When it came to choosing a location for a second business base, the number one priority for our CEO Nic Marshall was a workforce with a positive attitude.
Having reached capacity at the site in Hull where more than 670 people currently work ResQ considered various sites within a two-hour travelling time of Hull but, as Nic puts it: “We just fell in love with Seaham.”
It is not so long ago that Seaham felt unloved following the decline of the coal industry, but the seaside town is now a vibrant place to do business with a rich network of talented, hardworking people.
“It was really important to us to have access to the right workforce, and the people of Seaham have exactly the kind of attitude we look for. Attitude is more important to us than skills because if people have the right attitude, we can give them the skills they need.”
The people of Seaham have a lot of similarities with the people of Hull. They too have had their dark times, due to the decline of the fishing industry and the docks, but hardship has engrained in them a determination to do well.
“Those hard times in Seaham and Hull have led to people wanting to better themselves, and that gives them a real pride in the job. We strive to be a good employer – it’s really important to us. Our employees do a cracking job for us and they are rewarded with a good living.”
When ResQ expanded to Seaham’s Spectrum Business Park last summer, ResQ announced that its objective was to employ 1,200 people by the end of 2018. That ambition makes it one of the county’s largest inward investments.
The jobs tally at the site is currently more than 200 with ResQ already making a raft of key appointments to support its latest contract wins and to kick-start the growth plans for 2017.

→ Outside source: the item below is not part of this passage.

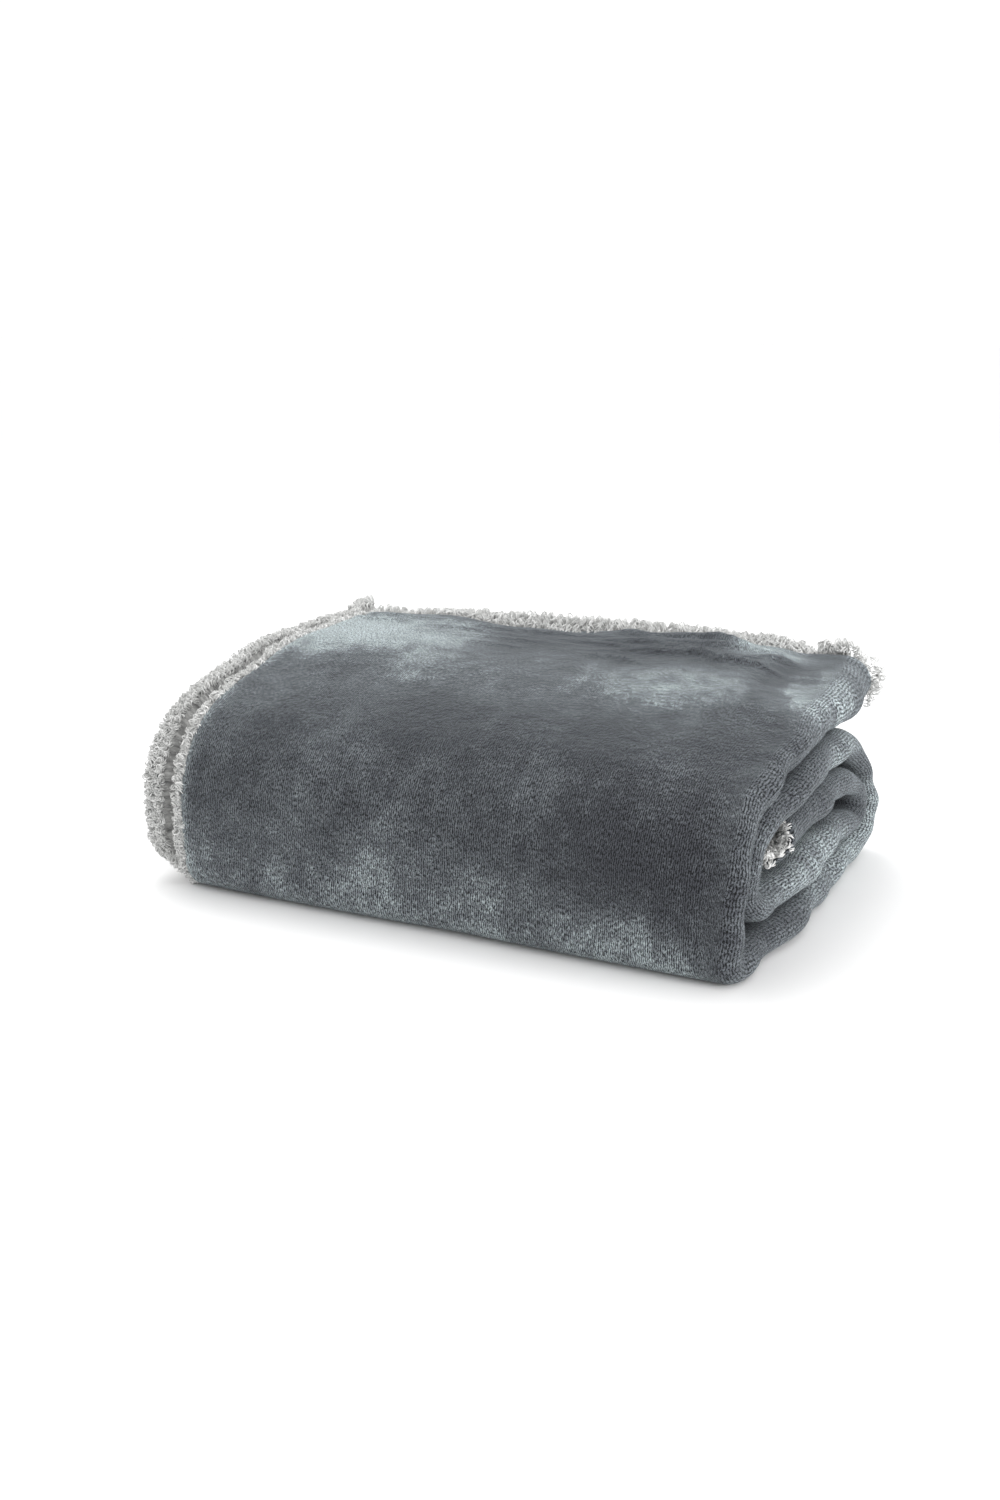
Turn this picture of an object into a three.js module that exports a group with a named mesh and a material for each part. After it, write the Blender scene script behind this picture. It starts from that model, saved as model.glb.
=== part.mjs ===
// A plush throw blanket, folded in three across its width and rolled up into a loaf.
//
// The cloth is described flat and then bent. A point of the flat blanket has three coordinates:
//   u  across the width, from the hem of the outside panel to the hem of the inside panel
//   v  along the length, from the end in the core of the roll to the free end on top
//   w  through the thickness, from the plush face (0) to the tips of the sherpa pile (ply.tips)
// crossFold() lays u and w in a zigzag of three panels, one on another, like a folded letter.
// rollPoint() carries a depth below the outside of that stack along the line of the roll.
// bend() puts the two together. Every piece is a flat box of (u, v, w) that is bent that way,
// so the pieces lie on each other as they do on the real blanket.
//
// Frame: millimetres, X along the loaf, Y from front to back, Z up, origin under its centre.
import * as THREE from "three";

// Driving dimensions.
const blanket = { width: 1300, length: 1600 };
const ply = { plush: 2.4, base: 3.6, tips: 9.4 }; // plush fabric 0 to 2.4, sherpa fabric 3.6 to 9.4
const panelGap = 0.8; // between two panels that face each other
const rollGap = 1.4; // between one turn of the roll and the next
const loaf = { halfLength: 228, halfDepth: 159 };
const insideHemInset = 34; // the inside panel's hem stops this far short of the right-hand fold
const front = { lower: 31, upper: 84 }; // radii of the outer turn's front, at the floor and on top
const coreInset = 50; // from the front of the inner turn to the end in the core
const seam = { near: 6, far: 9, outer: 2.7, inner: 3.3 }; // stitching between the two fabrics
const label = { width: 30, sewn: 5, shows: 15, outer: 2.75, inner: 3.25, fromBack: 95 };
const sag = { startY: 60, flattening: 0.36 }; // the back of the four lower layers is pressed down
const freeEndStagger = 16; // the outside panel's hem on top stops this far short of the others
const staggerLength = 160; // the cloth takes that up over this much of its length

// Faceting.
const foldSteps = 8; // in each half turn across the width
const bendStep = Math.PI / 12; // the largest turn between two rows along the roll
const sagStep = 13; // the longest step between two rows where the layers sag
const staggerSteps = 3;

// The stack of three panels, measured inwards from its outside face.
const groundW = (ply.plush + ply.base) / 2; // this depth of the cloth keeps its flat length
const rightCentre = ply.tips + panelGap / 2; // the right-hand fold turns about this depth
const leftCentre = 2 * ply.tips + 1.5 * panelGap; // the left-hand fold turns about this depth
const stackDepth = 3 * ply.tips + 2 * panelGap;
const pitch = stackDepth + rollGap; // from one layer of the loaf to the next

// Where the folds and hems lie along X, and u at each change from panel to fold.
const rightFoldX = loaf.halfLength - rightCentre;
const leftFoldX = rightCentre - loaf.halfLength;
const rightArc = Math.PI * (rightCentre - groundW);
const leftArc = Math.PI * (panelGap / 2 + groundW);
const middlePanel = rightFoldX - leftFoldX;
const insidePanel = loaf.halfLength - insideHemInset - leftFoldX;
const outsidePanel = blanket.width - middlePanel - insidePanel - rightArc - leftArc;
const uRight = outsidePanel;
const uMiddle = uRight + rightArc;
const uLeft = uMiddle + middlePanel;
const uInside = uLeft + leftArc;

/** Lays (u, w) in the zigzag: x along the loaf, and depth below the stack's outside face. */
function crossFold(u, w) {
  if (u <= uRight) return { x: rightFoldX - outsidePanel + u, depth: w };
  if (u < uMiddle) {
    const angle = ((u - uRight) / rightArc) * Math.PI;
    const radius = rightCentre - w;
    const depth = rightCentre - radius * Math.cos(angle);
    return { x: rightFoldX + radius * Math.sin(angle), depth };
  }
  if (u <= uLeft) return { x: rightFoldX - (u - uMiddle), depth: 2 * rightCentre - w };
  if (u < uInside) {
    const angle = ((u - uLeft) / leftArc) * Math.PI;
    const radius = panelGap / 2 + w;
    const depth = leftCentre - radius * Math.cos(angle);
    return { x: leftFoldX - radius * Math.sin(angle), depth };
  }
  return { x: leftFoldX + (u - uInside), depth: leftCentre + panelGap / 2 + w };
}

// The roll, seen from the right-hand end as (y, z). Layers count up from the floor: the cloth runs
// from the core as layer 3, round the back to layer 2, round the front to layer 4, round the back
// to layer 1 and round the front to layer 5, which ends at the back. Every bend turns clockwise.
const layerTop = (n) => n * pitch - rollGap;
const noseY = -loaf.halfDepth;
const innerNoseY = noseY + pitch;
const innerFront = { lower: front.lower, upper: front.upper - pitch };
const backRadius = layerTop(4) / 2;
const hairpinRadius = backRadius - pitch;
const backCentreY = loaf.halfDepth - backRadius;
const core = { y: innerNoseY + coreInset, z: layerTop(3) };

const run = (length) => ({ length, radius: 0, turn: 0 });
const bendOf = (radius, turn) => ({ length: (radius - groundW) * turn, radius, turn });
const moves = [
  run(backCentreY - core.y),
  bendOf(hairpinRadius, Math.PI),
  run(backCentreY - innerNoseY - innerFront.lower),
  bendOf(innerFront.lower, Math.PI / 2),
  run(layerTop(4) - pitch - innerFront.upper - innerFront.lower),
  bendOf(innerFront.upper, Math.PI / 2),
  run(backCentreY - innerNoseY - innerFront.upper),
  bendOf(backRadius, Math.PI),
  run(backCentreY - noseY - front.lower),
  bendOf(front.lower, Math.PI / 2),
  run(layerTop(5) - front.upper - front.lower),
  bendOf(front.upper, Math.PI / 2),
];
const headsBack = new Set([moves[0], moves[6]]); // the runs of layers 3 and 4
const headsForward = new Set([moves[2], moves[8]]); // the runs of layers 2 and 1
const usedLength = moves.reduce((sum, move) => sum + move.length, 0);
moves.push(run(blanket.length - usedLength));

const topLayerStart = usedLength;

/** How much of its height a point of the four lower layers keeps. */
function sagFactor(y) {
  const t = Math.min(1, Math.max(0, (y - sag.startY) / (loaf.halfDepth - sag.startY)));
  return 1 - sag.flattening * t * t * (3 - 2 * t);
}

/** The point (y, z) at length v along the roll and at a depth inside its outside line. */
function rollPoint(v, depth) {
  let { y, z } = core;
  let heading = 0;
  let left = v;
  for (const [index, move] of moves.entries()) {
    const last = index === moves.length - 1;
    const part = last ? left : Math.min(left, move.length);
    if (move.turn === 0) {
      y += part * Math.cos(heading);
      z += part * Math.sin(heading);
    } else {
      const after = heading - (part / move.length) * move.turn;
      y += move.radius * (Math.sin(heading) - Math.sin(after));
      z += move.radius * (Math.cos(after) - Math.cos(heading));
      heading = after;
    }
    left -= part;
    if (left <= 0) break;
  }
  const inside = { y: y + depth * Math.sin(heading), z: z - depth * Math.cos(heading) };
  if (v < topLayerStart) inside.z *= sagFactor(inside.y);
  return inside;
}

/** How far the cloth at (u, v) is drawn back from the free end; nothing past the right fold. */
function drawnBack(u, v) {
  const across = Math.max(0, 1 - Math.max(u, 0) / uMiddle);
  const along = Math.min(1, Math.max(0, (v - blanket.length + staggerLength) / staggerLength));
  return freeEndStagger * across * along;
}

/** The place in the loaf of a point of the flat blanket. */
function bend(u, v, w) {
  const { x, depth } = crossFold(u, w);
  const { y, z } = rollPoint(v - drawnBack(u, v), depth);
  return [x, y, z];
}

/** Numbers from start to end in equal steps. */
function spread(start, end, steps) {
  return Array.from({ length: steps + 1 }, (_, i) => start + ((end - start) * i) / steps);
}

/** The values of stops that lie between start and end, with both ends. */
function between(start, end, stops) {
  return [start, ...stops.filter((s) => s > start + 0.01 && s < end - 0.01), end];
}

const columns = [
  ...spread(uRight, uMiddle, foldSteps),
  ...spread(uLeft, uInside, foldSteps),
];

/** Lengths along the roll at which the cloth needs a row: each end of a run, and round a bend. */
function rowStops() {
  const stops = [];
  let start = 0;
  for (const move of moves) {
    const end = start + move.length;
    const steps = Math.max(1, Math.ceil(move.turn / bendStep - 1e-9));
    stops.push(...spread(start, end, steps).slice(1));
    const sagLength = backCentreY - sag.startY;
    const sagSteps = Math.ceil(sagLength / sagStep);
    if (headsBack.has(move)) stops.push(...spread(end - sagLength, end, sagSteps));
    if (headsForward.has(move)) stops.push(...spread(start, start + sagLength, sagSteps));
    start = end;
  }
  stops.push(...spread(blanket.length - staggerLength, blanket.length, staggerSteps));
  return stops.sort((a, b) => a - b).filter((s, i, all) => i === 0 || s - all[i - 1] > 0.5);
}
const rows = rowStops();

const fabric = (color) => new THREE.MeshStandardMaterial({ color, roughness: 0.95, metalness: 0 });
const plushGrey = fabric(0x6a7076);
const sherpaWhite = fabric(0xc9c8c4);
const threadGrey = fabric(0x83878b);
const labelWhite = fabric(0xf0f0ee);

/** A piece of cloth: the flat box us by vs by outer to inner, bent into the loaf. */
function clothPiece(name, us, vs, outer, inner, material) {
  const points = [];
  for (const w of [outer, inner]) {
    for (const v of vs) {
      for (const u of us) points.push(bend(u, v, w));
    }
  }
  const [nu, nv] = [us.length, vs.length];
  const at = (i, j, k) => k * nu * nv + j * nu + i;
  const faces = [];
  const quad = (a, b, c, d) => faces.push(a, b, c, a, c, d);
  for (let j = 0; j + 1 < nv; j++) {
    for (let i = 0; i + 1 < nu; i++) {
      quad(at(i, j, 0), at(i + 1, j, 0), at(i + 1, j + 1, 0), at(i, j + 1, 0));
      quad(at(i, j, 1), at(i, j + 1, 1), at(i + 1, j + 1, 1), at(i + 1, j, 1));
    }
  }
  for (let j = 0; j + 1 < nv; j++) {
    quad(at(0, j, 0), at(0, j + 1, 0), at(0, j + 1, 1), at(0, j, 1));
    quad(at(nu - 1, j, 1), at(nu - 1, j + 1, 1), at(nu - 1, j + 1, 0), at(nu - 1, j, 0));
  }
  for (let i = 0; i + 1 < nu; i++) {
    quad(at(i, 0, 1), at(i + 1, 0, 1), at(i + 1, 0, 0), at(i, 0, 0));
    quad(at(i, nv - 1, 0), at(i + 1, nv - 1, 0), at(i + 1, nv - 1, 1), at(i, nv - 1, 1));
  }
  const geometry = new THREE.BufferGeometry();
  geometry.setAttribute("position", new THREE.Float32BufferAttribute(points.flat(), 3));
  geometry.setIndex(faces);
  geometry.computeVertexNormals();
  const mesh = new THREE.Mesh(geometry, material);
  mesh.name = name;
  return mesh;
}

const { width, length } = blanket;

/** One of the blanket's two fabrics, the full size of the blanket. */
function fabricPanel(name, outer, inner, material) {
  const us = between(0, width, columns);
  const vs = between(0, length, rows);
  return clothPiece(name, us, vs, outer, inner, material);
}

/** The stitching along one long side, u from near to far. */
function sideSeam(name, near, far) {
  const vs = between(seam.near, length - seam.near, rows);
  return clothPiece(name, [near, far], vs, seam.outer, seam.inner, threadGrey);
}

/** The stitching across one end, v from near to far, between the two side seams. */
function endSeam(name, near, far) {
  const us = between(seam.far + 1, width - seam.far - 1, columns);
  return clothPiece(name, us, [near, far], seam.outer, seam.inner, threadGrey);
}

/** A blank care label, caught in the outside panel's side seam on the layer that lies on the floor. */
function careLabel() {
  const floorRunStart = moves.slice(0, 8).reduce((sum, move) => sum + move.length, 0);
  const start = floorRunStart + label.fromBack;
  const us = [-label.shows, label.sewn];
  return clothPiece("care_label", us, [start, start + label.width], label.outer, label.inner, labelWhite);
}

const throwBlanket = new THREE.Group();
throwBlanket.name = "folded_throw_blanket";
throwBlanket.add(
  fabricPanel("plush_face", 0, ply.plush, plushGrey),
  fabricPanel("sherpa_backing", ply.base, ply.tips, sherpaWhite),
  sideSeam("seam_side_outside", seam.near, seam.far),
  sideSeam("seam_side_inside", width - seam.far, width - seam.near),
  endSeam("seam_end_core", seam.near, seam.far),
  endSeam("seam_end_free", length - seam.far, length - seam.near),
  careLabel(),
);

export default throwBlanket;
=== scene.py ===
"""A folded plush and sherpa throw blanket, built over its CAD frame.

The cloth is flat first: u across its width, v along its length and w through its thickness, in
millimetres. cross_fold() lays the width in three panels, roll_point() carries the stack along the
roll, and shape() adds what soft cloth does on top of that: it sags, swells at its folds, wrinkles
and ends unevenly. Both fabrics, the stitching and every tuft of pile go through the same map.
"""

import math

import bpy
import numpy as np
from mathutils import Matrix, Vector


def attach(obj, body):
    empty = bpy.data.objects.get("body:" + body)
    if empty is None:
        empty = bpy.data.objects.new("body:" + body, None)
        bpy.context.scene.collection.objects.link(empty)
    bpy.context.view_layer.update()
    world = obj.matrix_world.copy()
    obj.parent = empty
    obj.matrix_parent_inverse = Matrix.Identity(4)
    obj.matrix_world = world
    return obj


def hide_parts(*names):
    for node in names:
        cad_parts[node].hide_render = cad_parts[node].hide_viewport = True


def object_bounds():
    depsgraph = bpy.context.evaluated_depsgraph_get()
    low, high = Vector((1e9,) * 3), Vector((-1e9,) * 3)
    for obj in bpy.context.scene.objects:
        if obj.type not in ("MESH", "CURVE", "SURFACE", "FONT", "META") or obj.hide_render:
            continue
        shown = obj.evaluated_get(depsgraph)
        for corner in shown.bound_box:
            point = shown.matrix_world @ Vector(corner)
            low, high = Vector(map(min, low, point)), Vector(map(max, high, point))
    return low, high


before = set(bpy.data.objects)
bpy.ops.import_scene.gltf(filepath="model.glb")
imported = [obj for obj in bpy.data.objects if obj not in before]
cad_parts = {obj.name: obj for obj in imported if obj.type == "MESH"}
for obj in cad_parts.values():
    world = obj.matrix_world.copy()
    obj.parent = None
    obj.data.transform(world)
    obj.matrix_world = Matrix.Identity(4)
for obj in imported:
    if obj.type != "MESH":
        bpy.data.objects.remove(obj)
cad_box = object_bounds()

MM = 0.001
PI = math.pi

# Driving dimensions, as in the CAD model, in millimetres; the loaf's half sizes are the frame's.
WIDTH, LENGTH = 1300.0, 1600.0
PLUSH, BASE, TIPS = 2.4, 3.6, 9.4
PANEL_GAP, ROLL_GAP = 0.8, 1.4
HALF_LENGTH, HALF_DEPTH = (round(side / MM, 2) for side in cad_box[1][:2])
INSIDE_HEM_INSET = 34.0
FRONT_LOWER, FRONT_UPPER = 31.0, 84.0
CORE_INSET = 50.0
SAG_START, SAG_FLATTENING = 60.0, 0.36
STAGGER, STAGGER_LENGTH = 16.0, 160.0
LABEL_FROM_BACK = 95.0

GROUND = (PLUSH + BASE) / 2
RIGHT_CENTRE = TIPS + PANEL_GAP / 2
LEFT_CENTRE = 2 * TIPS + 1.5 * PANEL_GAP
STACK = 3 * TIPS + 2 * PANEL_GAP
PITCH = STACK + ROLL_GAP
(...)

The fantastic positivity of the Seaham workforce has been matched by the excellence of the facilities at the Spectrum Business Park.
“If you had to draw the perfect site for a call centre, you’d draw what is available to us at Seaham.”
The positive workforce and perfect facilities were underpinned by the openness and flexibility of Durham County Council and Business Durham, the economic development company for the county, working on behalf of the council.
Once the initial discussions were over and ResQ had more or less set its heart on Seaham, it was a question of asking what Business Durham could do to ensure the smoothest transition possible.
Nic was delighted with the response:
“The attitude was ‘What can we do to help you?’ It was so refreshing that our minds were made up. Of course there were barriers, but there was always a will to find ways to overcome them.”